On y retrouve souvent une mère défaillante dans une cellule familiale dysfonctionnelle.

Home (2008)

Au milieu d’une campagne calme et désertique, s’étend à perte de vue une autoroute vide 2X2 voies au bitume encore immaculé, inactive depuis sa construction il y a déjà quelques années. Tout au bord, à quelques mètres seulement des barrières de sécurité, se trouve, isolée, une maison avec un petit jardin.

Dans cette maison vit une famille. C’est le début de l’été et l’autoroute va être mise en circulation. Dans un bruit de plus en plus infernal et ininterrompu, la famille perd ses repères, son équilibre fragile, et finit par se replier sur elle-même en se marginalisant et en sombrant peu à peu dans la folie…

La ligne (2023)

Margaret, 35 ans, agresse violemment sa mère sous les yeux de sa petite soeur Marion.

Arrêtée par la police après cette violente dispute, la jeune femme est contrainte de respecter une mesure d’éloignement de 100 mètres autour de la maison familiale, matérialisée par une ligne, en attendant d’être jugée. “Enfermée dehors”, Margaret n’aura de cesse de se faire pardonner son acte.

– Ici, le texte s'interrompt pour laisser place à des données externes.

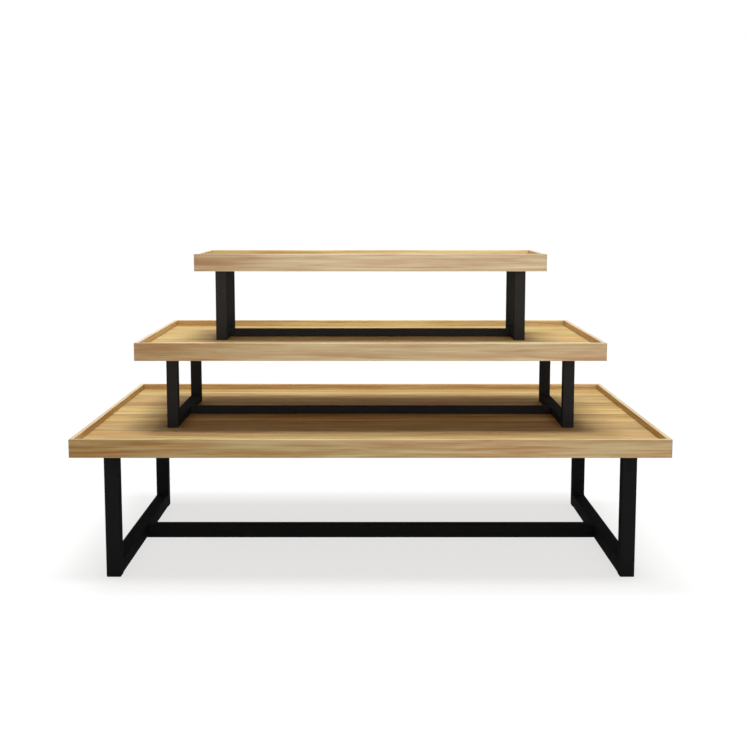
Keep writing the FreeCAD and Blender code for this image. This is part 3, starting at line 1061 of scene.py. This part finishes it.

Pour le rôle de Marion, sœur cadette de la famille, Ursula Meier, découvreuse de talents (Kacey Mottet-Klein dans “Home”), a déniché, lors d’un casting une jeune actrice Elli Spagnolo, véritable révélation de ce film.

Elle joue aux côtés Stéphanie Blanchoud (sa sœur Margaret dans le film), une jeune femme adulte pleine de colère et de fragilité, de Valéria Bruni-Tedeschi dans le rôle de la mère défaillante et humiliante et de Benjamin Biolay, dans celui de l’ex de Margaret.

Elle incarne un personnage-clé et pivot de cette histoire. C’est elle qui dessine au sol cette “ligne de démarcation” et qui s’en fait la gardienne, tout en restant tiraillée entre sa mère et sa sœur.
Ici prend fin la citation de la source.